>>>>
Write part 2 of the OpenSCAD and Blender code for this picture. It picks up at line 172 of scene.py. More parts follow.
<<<<
>>>>
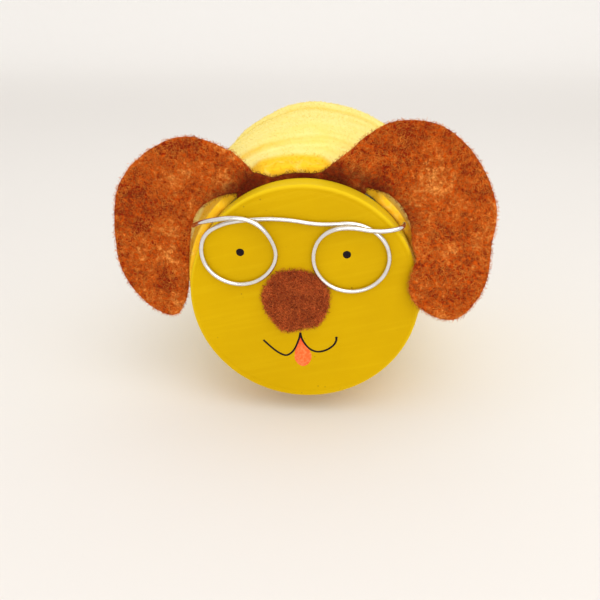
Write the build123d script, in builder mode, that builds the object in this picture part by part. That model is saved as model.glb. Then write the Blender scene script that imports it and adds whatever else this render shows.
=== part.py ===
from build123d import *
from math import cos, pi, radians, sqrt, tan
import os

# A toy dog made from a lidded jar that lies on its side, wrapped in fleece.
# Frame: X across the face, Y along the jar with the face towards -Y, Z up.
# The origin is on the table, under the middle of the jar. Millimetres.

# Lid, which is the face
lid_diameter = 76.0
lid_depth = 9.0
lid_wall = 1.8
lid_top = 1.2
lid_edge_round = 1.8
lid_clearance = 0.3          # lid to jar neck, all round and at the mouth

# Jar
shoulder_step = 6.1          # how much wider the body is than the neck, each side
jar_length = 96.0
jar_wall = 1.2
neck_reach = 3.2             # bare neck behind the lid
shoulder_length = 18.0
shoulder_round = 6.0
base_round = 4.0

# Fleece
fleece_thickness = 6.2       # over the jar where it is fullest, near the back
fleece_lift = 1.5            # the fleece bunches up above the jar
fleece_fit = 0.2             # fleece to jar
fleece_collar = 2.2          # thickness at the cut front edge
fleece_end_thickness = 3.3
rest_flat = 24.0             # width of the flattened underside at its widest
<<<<
>>>>
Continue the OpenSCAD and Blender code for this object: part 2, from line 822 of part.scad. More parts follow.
<<<<
(What is required) Extract exactly and only the lines above from the line containing "Write the build123d" through the line containing "# The origin", both end lines included.

(Exercise answer)
Write the build123d script, in builder mode, that builds the object in this picture part by part. That model is saved as model.glb. Then write the Blender scene script that imports it and adds whatever else this render shows.
=== part.py ===
from build123d import *
from math import cos, pi, radians, sqrt, tan
import os

# A toy dog made from a lidded jar that lies on its side, wrapped in fleece.
# Frame: X across the face, Y along the jar with the face towards -Y, Z up.
# The origin is on the table, under the middle of the jar. Millimetres.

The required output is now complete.